GIVEN EXERCISE
Quote the material below exactly as written, from the first line to the line that holds "to its right.", endpoints included.

STORED RECORDS
%%

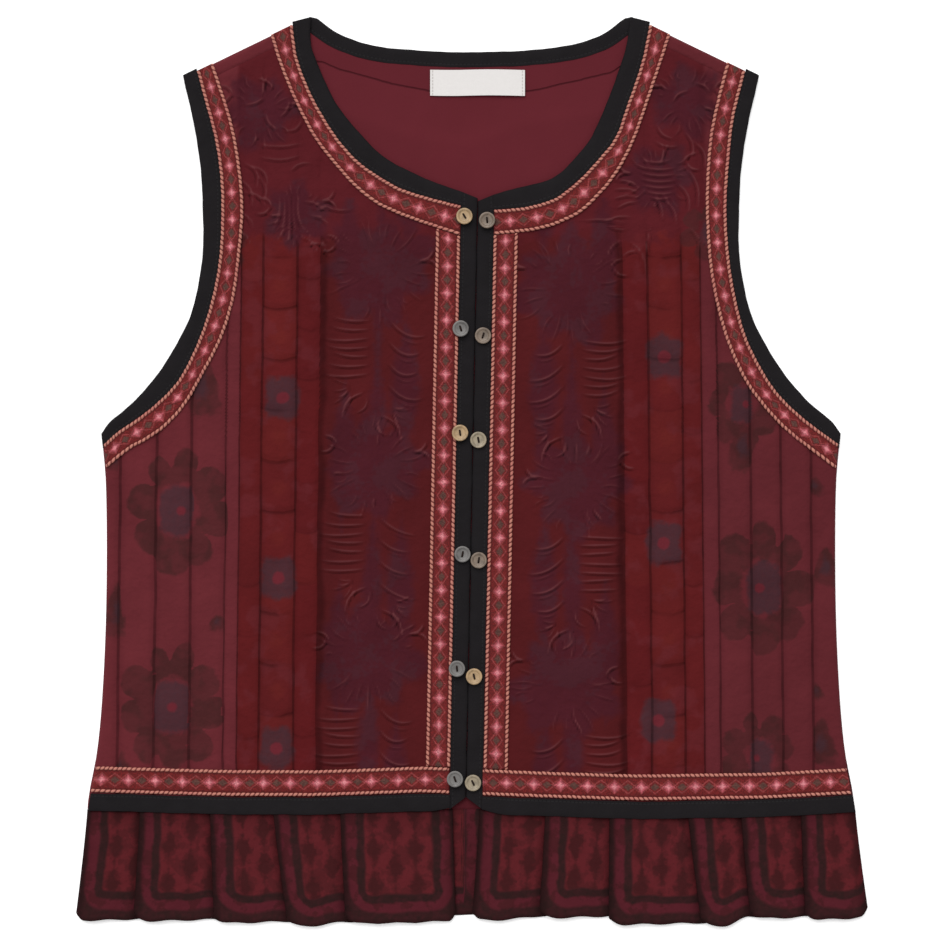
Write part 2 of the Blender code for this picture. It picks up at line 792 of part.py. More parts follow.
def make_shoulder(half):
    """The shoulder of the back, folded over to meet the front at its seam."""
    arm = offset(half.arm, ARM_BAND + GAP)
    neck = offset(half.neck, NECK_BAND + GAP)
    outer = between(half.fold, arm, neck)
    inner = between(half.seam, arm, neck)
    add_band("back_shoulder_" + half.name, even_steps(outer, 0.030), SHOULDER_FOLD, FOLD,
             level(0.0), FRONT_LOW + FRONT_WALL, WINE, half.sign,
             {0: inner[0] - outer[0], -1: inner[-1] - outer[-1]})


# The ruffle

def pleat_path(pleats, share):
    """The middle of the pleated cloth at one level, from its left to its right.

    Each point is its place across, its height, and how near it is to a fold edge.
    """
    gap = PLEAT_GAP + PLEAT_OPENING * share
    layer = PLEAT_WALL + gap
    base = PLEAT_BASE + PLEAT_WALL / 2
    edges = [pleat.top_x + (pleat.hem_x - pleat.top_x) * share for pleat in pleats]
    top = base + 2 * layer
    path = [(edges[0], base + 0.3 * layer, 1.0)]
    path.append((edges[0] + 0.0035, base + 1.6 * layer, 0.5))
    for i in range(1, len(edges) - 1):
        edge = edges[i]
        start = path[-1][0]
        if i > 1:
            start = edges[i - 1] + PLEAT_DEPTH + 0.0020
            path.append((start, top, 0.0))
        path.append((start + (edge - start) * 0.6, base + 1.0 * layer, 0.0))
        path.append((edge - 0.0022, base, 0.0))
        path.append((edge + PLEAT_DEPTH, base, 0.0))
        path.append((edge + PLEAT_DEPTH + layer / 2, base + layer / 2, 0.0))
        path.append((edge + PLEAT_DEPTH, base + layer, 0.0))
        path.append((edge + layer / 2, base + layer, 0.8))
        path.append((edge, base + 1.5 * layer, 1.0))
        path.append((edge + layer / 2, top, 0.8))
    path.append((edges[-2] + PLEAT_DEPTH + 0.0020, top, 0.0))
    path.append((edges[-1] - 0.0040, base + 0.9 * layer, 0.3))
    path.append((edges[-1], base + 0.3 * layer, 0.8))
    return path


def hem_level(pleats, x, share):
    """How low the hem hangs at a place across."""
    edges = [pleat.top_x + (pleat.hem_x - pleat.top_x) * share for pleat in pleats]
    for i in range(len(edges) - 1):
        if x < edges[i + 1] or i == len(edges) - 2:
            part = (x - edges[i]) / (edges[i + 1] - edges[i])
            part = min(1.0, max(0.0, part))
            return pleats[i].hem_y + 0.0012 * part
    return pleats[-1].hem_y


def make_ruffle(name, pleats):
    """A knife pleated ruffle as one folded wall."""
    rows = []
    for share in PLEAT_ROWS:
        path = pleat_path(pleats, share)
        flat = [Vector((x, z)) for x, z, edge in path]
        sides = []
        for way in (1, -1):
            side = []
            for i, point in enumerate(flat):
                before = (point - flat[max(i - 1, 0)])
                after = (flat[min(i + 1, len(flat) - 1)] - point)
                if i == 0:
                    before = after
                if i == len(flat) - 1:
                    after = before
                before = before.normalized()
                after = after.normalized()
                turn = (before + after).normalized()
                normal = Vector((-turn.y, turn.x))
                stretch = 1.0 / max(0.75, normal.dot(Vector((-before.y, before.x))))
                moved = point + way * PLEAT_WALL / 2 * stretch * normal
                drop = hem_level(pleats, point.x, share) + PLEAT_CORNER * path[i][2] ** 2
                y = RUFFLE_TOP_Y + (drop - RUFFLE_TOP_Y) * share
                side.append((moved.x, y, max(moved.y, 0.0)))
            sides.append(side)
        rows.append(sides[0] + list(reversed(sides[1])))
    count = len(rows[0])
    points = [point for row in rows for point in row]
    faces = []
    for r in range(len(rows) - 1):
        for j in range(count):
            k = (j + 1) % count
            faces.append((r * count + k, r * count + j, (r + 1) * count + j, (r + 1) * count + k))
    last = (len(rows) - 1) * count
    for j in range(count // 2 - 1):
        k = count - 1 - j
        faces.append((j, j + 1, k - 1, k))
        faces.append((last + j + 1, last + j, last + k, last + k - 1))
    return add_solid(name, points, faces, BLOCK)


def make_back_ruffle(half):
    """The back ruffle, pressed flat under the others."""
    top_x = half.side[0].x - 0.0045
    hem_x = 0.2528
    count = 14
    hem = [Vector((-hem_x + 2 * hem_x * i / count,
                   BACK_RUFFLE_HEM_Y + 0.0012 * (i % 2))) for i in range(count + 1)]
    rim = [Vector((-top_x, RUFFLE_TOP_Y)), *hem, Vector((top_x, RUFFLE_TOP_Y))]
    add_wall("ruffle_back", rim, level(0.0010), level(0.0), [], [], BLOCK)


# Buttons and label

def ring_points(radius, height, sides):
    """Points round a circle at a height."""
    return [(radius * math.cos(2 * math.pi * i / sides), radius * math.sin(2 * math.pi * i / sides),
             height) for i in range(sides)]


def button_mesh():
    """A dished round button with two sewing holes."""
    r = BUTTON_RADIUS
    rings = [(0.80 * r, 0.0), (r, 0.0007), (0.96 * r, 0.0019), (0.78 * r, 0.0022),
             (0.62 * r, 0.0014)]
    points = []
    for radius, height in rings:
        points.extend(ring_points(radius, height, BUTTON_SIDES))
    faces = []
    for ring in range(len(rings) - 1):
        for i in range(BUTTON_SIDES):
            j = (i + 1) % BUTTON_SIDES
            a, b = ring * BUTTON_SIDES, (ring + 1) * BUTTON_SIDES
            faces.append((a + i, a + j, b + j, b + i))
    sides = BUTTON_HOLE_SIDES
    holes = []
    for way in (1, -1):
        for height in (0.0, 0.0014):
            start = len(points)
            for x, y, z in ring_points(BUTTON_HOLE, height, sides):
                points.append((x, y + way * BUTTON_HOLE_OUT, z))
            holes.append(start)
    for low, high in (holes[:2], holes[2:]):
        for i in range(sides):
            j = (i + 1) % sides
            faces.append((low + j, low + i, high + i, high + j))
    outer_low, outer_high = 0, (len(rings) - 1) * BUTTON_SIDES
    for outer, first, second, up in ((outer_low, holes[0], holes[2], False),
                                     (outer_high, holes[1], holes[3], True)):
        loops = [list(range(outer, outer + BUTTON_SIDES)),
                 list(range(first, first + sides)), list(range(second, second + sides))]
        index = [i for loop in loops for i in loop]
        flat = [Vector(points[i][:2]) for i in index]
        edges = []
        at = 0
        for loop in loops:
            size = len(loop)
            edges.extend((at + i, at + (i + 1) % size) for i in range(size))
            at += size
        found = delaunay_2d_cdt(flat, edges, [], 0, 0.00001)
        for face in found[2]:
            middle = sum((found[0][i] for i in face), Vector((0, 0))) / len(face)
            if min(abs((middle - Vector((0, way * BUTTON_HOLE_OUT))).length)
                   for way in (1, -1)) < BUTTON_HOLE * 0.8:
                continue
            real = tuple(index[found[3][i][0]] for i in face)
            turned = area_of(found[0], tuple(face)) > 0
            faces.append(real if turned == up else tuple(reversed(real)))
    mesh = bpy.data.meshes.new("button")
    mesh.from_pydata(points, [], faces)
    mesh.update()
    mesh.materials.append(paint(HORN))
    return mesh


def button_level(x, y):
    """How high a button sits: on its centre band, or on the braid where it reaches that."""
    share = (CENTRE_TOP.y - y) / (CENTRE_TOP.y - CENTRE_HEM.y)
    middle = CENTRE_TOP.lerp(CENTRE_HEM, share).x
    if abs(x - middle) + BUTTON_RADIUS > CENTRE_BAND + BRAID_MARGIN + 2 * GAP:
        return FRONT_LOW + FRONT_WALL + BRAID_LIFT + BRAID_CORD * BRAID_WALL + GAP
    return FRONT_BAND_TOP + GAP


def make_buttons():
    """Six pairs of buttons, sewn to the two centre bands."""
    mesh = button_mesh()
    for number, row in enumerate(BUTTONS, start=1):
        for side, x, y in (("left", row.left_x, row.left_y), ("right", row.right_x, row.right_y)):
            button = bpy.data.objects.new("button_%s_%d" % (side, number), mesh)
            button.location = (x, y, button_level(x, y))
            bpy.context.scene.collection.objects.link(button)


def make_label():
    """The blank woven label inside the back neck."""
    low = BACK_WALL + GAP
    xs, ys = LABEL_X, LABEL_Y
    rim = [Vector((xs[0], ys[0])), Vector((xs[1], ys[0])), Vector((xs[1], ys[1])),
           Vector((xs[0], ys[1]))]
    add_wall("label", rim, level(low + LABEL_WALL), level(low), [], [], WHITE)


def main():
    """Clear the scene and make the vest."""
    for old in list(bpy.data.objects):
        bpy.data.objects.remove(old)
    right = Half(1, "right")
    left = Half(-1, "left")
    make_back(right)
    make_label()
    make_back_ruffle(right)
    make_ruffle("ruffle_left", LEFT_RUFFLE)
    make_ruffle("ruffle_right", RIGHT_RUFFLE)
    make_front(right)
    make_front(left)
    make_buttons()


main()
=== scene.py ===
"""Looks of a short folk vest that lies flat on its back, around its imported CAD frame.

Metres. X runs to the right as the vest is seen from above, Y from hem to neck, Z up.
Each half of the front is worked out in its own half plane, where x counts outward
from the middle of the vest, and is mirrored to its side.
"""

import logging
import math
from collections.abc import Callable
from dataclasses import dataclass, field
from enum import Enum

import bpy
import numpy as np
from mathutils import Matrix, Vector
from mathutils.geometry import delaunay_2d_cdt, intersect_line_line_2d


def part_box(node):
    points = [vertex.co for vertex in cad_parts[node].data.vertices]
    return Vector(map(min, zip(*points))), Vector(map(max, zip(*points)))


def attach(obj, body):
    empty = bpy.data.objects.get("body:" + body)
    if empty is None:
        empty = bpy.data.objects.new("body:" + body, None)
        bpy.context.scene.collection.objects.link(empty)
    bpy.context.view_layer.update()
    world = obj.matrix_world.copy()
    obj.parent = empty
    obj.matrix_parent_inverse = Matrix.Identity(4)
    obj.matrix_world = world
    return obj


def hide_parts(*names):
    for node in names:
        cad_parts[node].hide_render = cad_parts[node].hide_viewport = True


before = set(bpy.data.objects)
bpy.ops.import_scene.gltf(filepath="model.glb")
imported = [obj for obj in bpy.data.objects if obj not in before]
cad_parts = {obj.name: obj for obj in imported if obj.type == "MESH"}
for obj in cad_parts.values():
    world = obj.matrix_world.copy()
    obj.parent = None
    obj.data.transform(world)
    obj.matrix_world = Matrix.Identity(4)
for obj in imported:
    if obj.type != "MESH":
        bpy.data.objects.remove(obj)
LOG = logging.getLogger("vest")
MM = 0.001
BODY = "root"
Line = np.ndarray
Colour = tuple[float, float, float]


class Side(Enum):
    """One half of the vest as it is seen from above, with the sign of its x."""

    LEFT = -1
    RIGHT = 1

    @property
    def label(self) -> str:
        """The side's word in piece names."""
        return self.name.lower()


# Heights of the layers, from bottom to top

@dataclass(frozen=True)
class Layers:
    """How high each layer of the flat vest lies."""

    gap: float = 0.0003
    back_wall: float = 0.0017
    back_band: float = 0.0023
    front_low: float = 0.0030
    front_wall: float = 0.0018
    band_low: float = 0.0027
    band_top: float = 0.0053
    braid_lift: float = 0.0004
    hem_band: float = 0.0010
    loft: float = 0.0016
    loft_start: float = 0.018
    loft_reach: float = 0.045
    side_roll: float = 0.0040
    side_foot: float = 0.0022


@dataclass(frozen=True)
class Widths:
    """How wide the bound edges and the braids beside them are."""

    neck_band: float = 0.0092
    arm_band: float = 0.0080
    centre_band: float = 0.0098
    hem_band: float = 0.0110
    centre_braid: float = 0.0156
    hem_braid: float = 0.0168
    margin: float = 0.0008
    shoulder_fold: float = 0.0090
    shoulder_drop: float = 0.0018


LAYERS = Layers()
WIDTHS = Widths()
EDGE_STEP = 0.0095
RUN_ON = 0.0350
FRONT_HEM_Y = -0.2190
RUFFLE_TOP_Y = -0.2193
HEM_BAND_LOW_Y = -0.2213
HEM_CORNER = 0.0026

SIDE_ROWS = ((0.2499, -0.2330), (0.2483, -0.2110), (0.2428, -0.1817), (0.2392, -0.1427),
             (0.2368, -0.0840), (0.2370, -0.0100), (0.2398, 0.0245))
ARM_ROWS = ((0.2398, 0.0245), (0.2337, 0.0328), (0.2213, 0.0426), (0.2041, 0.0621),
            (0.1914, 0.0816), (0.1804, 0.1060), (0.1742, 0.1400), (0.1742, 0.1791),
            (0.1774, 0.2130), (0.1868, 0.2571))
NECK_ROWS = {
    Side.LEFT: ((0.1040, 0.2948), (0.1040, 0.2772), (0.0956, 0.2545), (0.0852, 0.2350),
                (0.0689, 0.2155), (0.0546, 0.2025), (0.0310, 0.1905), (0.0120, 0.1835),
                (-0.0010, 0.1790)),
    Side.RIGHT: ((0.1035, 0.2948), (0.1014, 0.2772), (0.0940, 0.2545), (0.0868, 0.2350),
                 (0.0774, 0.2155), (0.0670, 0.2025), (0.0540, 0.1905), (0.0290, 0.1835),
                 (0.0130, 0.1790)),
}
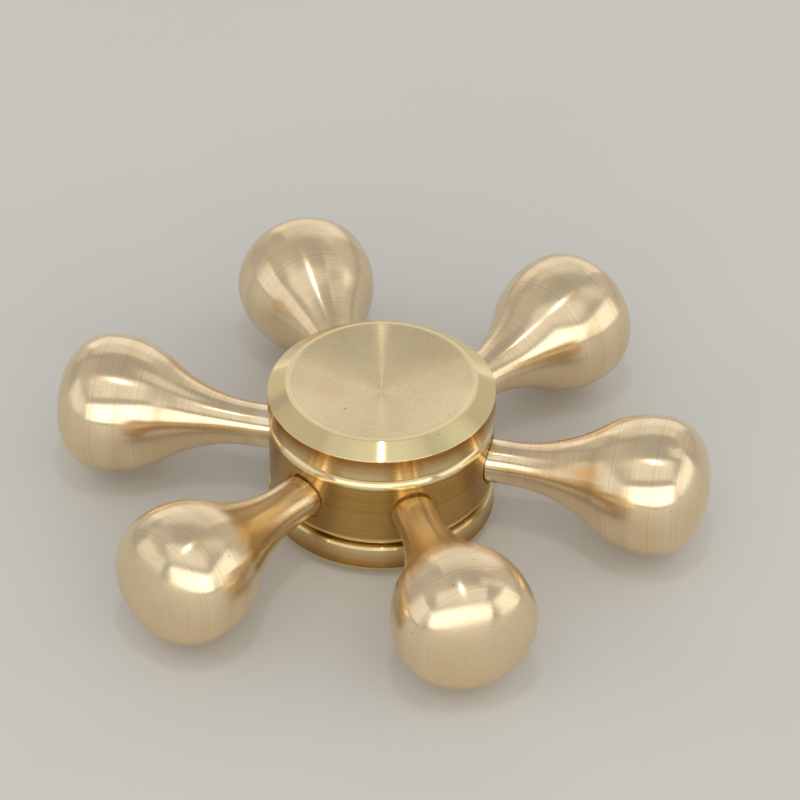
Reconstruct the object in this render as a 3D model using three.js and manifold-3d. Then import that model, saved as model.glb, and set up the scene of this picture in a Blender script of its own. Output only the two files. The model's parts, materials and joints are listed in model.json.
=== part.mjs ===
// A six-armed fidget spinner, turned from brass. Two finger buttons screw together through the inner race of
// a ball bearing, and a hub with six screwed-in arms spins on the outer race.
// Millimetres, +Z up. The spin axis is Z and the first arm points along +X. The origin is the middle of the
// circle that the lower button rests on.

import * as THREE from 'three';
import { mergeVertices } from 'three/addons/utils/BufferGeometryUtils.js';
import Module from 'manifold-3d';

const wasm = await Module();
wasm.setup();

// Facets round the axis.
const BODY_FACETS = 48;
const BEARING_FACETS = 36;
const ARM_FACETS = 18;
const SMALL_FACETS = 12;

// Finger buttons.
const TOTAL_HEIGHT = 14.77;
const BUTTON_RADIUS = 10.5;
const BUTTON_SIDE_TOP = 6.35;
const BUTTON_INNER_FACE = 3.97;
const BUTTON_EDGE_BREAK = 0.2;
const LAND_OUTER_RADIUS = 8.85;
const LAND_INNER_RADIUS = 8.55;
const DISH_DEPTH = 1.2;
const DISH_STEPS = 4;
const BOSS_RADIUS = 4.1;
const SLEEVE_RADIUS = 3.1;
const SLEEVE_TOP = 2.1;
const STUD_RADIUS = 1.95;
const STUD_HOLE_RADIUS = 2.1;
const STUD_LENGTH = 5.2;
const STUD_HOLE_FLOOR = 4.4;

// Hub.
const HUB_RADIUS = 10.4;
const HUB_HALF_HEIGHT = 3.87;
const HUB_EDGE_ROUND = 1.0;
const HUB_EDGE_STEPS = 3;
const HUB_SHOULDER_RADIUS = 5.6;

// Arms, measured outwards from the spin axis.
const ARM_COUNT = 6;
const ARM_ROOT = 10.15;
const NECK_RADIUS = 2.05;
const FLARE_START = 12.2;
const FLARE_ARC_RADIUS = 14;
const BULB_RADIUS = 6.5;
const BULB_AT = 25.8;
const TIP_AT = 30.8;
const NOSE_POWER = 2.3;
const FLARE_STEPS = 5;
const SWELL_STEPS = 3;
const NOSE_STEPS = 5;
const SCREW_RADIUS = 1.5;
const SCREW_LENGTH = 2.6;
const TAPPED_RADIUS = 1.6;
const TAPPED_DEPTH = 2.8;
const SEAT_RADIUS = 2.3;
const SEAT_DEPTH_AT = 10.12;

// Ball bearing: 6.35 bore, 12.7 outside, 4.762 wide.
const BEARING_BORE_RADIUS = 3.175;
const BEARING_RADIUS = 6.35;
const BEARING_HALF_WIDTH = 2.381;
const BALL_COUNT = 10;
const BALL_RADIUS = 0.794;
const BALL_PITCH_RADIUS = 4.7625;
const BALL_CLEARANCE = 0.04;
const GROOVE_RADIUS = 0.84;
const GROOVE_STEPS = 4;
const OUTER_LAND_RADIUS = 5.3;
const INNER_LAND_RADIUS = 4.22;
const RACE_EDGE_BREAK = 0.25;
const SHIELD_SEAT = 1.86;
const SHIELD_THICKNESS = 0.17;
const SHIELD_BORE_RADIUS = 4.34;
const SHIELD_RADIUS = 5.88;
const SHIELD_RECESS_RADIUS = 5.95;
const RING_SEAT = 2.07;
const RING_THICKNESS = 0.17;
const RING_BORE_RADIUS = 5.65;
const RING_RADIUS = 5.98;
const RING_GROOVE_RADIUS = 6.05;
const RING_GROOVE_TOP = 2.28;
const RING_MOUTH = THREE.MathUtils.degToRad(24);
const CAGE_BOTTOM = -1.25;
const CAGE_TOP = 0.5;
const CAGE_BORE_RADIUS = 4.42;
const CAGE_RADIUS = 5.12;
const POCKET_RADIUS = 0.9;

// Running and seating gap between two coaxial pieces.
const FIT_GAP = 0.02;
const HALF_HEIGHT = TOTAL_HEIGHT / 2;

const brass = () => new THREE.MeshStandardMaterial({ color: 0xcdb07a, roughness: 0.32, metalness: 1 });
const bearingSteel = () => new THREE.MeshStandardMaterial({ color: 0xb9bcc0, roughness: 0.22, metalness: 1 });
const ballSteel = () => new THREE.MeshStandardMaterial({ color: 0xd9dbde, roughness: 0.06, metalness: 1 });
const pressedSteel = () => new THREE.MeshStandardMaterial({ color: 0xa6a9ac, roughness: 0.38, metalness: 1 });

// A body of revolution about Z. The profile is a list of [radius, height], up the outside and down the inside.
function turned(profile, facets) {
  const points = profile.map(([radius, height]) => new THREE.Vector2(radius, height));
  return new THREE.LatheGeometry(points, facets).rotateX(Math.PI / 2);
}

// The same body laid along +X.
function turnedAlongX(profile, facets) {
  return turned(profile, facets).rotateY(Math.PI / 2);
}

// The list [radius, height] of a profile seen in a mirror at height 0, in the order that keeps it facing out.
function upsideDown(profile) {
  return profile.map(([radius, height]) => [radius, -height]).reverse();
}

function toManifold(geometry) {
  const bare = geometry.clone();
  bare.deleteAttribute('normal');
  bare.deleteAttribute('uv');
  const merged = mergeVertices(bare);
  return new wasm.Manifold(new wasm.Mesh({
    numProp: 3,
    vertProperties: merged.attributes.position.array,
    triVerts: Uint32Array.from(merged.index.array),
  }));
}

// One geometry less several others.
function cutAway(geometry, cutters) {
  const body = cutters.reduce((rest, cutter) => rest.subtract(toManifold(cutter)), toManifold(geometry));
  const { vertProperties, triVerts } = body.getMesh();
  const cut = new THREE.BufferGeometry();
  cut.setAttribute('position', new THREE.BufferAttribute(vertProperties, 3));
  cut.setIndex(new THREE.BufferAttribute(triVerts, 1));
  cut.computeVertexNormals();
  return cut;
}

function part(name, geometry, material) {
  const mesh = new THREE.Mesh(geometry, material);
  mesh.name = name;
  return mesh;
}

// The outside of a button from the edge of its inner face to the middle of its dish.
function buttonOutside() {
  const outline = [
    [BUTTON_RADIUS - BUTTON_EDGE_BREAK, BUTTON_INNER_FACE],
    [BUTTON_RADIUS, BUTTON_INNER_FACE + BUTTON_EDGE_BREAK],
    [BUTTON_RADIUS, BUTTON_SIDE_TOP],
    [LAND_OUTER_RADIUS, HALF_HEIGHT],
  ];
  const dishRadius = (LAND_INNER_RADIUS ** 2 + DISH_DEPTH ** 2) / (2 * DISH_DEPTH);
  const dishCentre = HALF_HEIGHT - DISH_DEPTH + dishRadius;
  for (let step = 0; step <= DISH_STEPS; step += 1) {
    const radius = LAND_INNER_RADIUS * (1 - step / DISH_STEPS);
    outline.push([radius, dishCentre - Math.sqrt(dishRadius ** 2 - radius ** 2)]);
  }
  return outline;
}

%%

EXPECTED OUTPUT
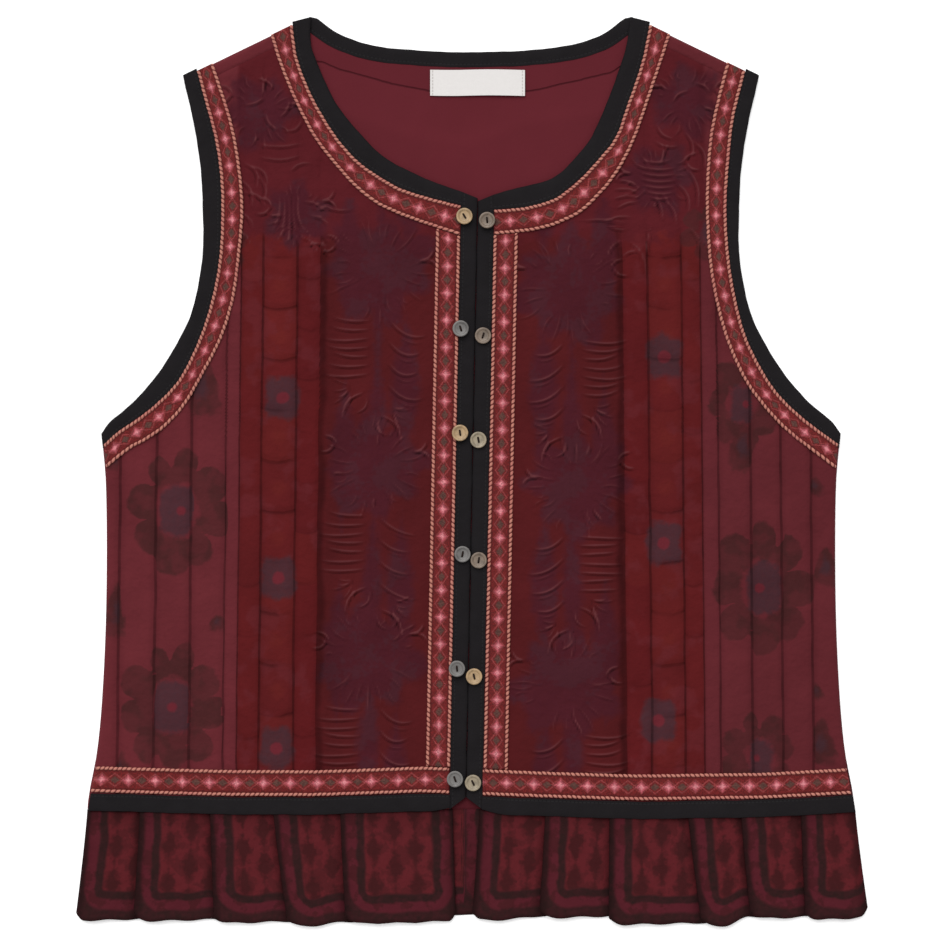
Write part 2 of the Blender code for this picture. It picks up at line 792 of part.py. More parts follow.
def make_shoulder(half):
    """The shoulder of the back, folded over to meet the front at its seam."""
    arm = offset(half.arm, ARM_BAND + GAP)
    neck = offset(half.neck, NECK_BAND + GAP)
    outer = between(half.fold, arm, neck)
    inner = between(half.seam, arm, neck)
    add_band("back_shoulder_" + half.name, even_steps(outer, 0.030), SHOULDER_FOLD, FOLD,
             level(0.0), FRONT_LOW + FRONT_WALL, WINE, half.sign,
             {0: inner[0] - outer[0], -1: inner[-1] - outer[-1]})


# The ruffle

def pleat_path(pleats, share):
    """The middle of the pleated cloth at one level, from its left to its right.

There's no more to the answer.